Nagoshi: For example, when we showed Hitoshi Ozawa what we had done on this game, he didn't say anything like, "It looks like me," or, "The CG is amazing." Instead, he says, "So that's how you make these images," or, "So these are the effects you use." The depth that's being lost in modern films and dramas still exists in games, which impressed him.
―The kind of way that only an actor would think in.>
Nagoshi: That's right. In the past, not only myself but the industry as a whole was prisoner to the feeling that other media were freer than games, or that games were confined, small and suffocating, I think. But along with the evolution of technology, this has been going away. Right now, we're experiencing a kind of reversal phenomenon where other forms of media are envious of us... it's very moving.
―More than ten years ago, you never would have seen a celebrity performing in a game.
Nagoshi: Right. But back then, I did think that one day it would become commonplace. Of course, this doesn't mean that I'm against games that don't cast celebrities or prominent people. Those are fine the way they are, and should be treasured. But I had a feeling that games could do more than that... That had a big influence on the first Ryu ga Gotoku.
―And now that game is a big hit. Finally, then, please give us a comment for everyone playing the latest game, RGG0.
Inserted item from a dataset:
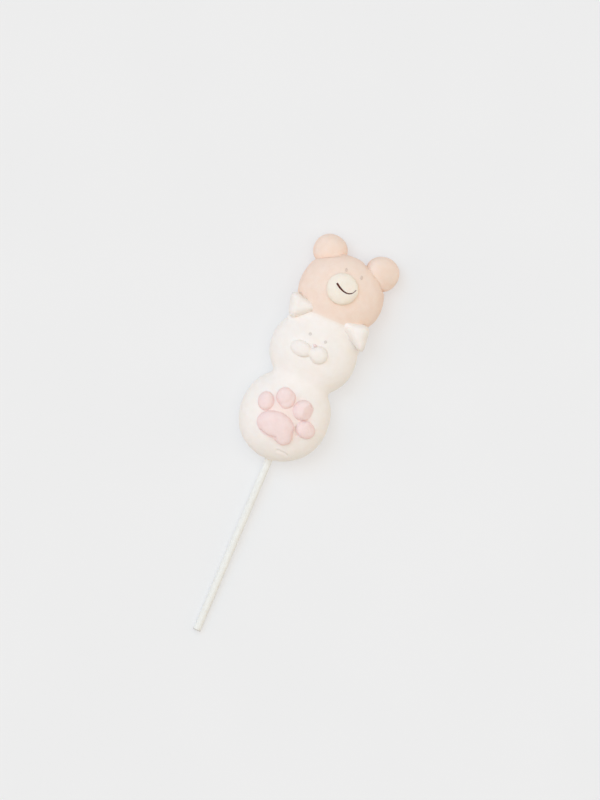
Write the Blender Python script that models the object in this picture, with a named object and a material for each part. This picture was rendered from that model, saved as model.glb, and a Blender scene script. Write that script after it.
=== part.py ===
"""Marshmallow pop: a bear head, a cat head and a cat's paw of soft marshmallow, in a row on a paper stick.

The pop lies on its flat back with the faces up. Units are metres, with +Z up, +Y along the stick towards the
bear, and +X to the right of the faces. Places along the pop are measured from the stick's free end, and the
whole is then moved so that the origin is on the table, under the middle of the pop.
"""
import math
from typing import NamedTuple

import bmesh
import bpy
from mathutils import Matrix, Vector

MM = 0.001

# Fits
GAP = 0.3 * MM

# Paper stick: it slopes from the table up into the paw
STICK_LENGTH = 150 * MM
STICK_RADIUS = 1.75 * MM
STICK_SHOWN = 81.6 * MM
STICK_RISE = 5.0 * MM
STICK_EDGE = 0.15 * MM
STICK_SIDES = 28

# How round the balls are: 2 is an ellipse, and more is boxier
PLAN_ROUNDNESS = 2.1
DOME_ROUNDNESS = 2.2
BELLY_ROUNDNESS = 2.8
BELLY_DEPTH = 1.18
UNEVENNESS = 0.010
SECOND_WAVE = 0.6

# How far two balls run into each other: little at their sides and more over the top
SIDE_BLEND = 2.5 * MM
TOP_BLEND = 9.0 * MM

# Where one ball's marshmallow ends and the next begins
PAW_TO_CAT = 117.8 * MM
CAT_TO_BEAR = 148.9 * MM

# Raised pieces: how boxy their domes are, and how far their lobes run together
PAD_ROUNDNESS = 2.4
LOBE_BLEND = 0.9 * MM

# Cat ears: a triangle with round corners
EAR_SHARPNESS = 2.5
EAR_ROUNDNESS = 2.5

# Mesh fineness
BALL_SEGMENTS = 40
BALL_RINGS = 24
EAR_SEGMENTS = 24
EAR_RINGS = 12
CAT_EAR_SEGMENTS = 30
CAT_EAR_RINGS = 14
CAP_RINGS = 2
CUT_SHARE = 0.62
ROD_EDGE_STEPS = 2

# How finely and how far the outlines are looked for
SEARCH_STEPS = 34
EAR_REACH = 20 * MM
RAISED_REACH = 10 * MM
SLOPE_STEP = 0.05 * MM
MOUTH_STEP = 0.01

# Edges sharper than this many degrees are shown as edges
SHARP_ANGLE = 40


class Ball(NamedTuple):
    """A flattened ball: its middle, its half sizes in plan, its height, and where it is widest."""
    x: float
    y: float
    half_width: float
    half_length: float
    height: float
    widest: float
    phase: float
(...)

Nagoshi: The first Ryu ga Gotoku had a shine to it where was filled with purity in the way that kids couldn't play it, women didn't have to touch it, and foreigners didn't have to know about it. I think that RGG0 is a title that takes us back to those origins. The hardware has advanced, too, and you can experience the drama using current technology to the fullest, so perhaps it shines even more brightly than the place it originates from. I'm sure there are many things that you could debate over regarding the time in which it's set, but it deals with the enduring theme of human drama, so I think that it will move you as always. It's a title I can recommend with full confidence, so please enjoy it to your heart's content.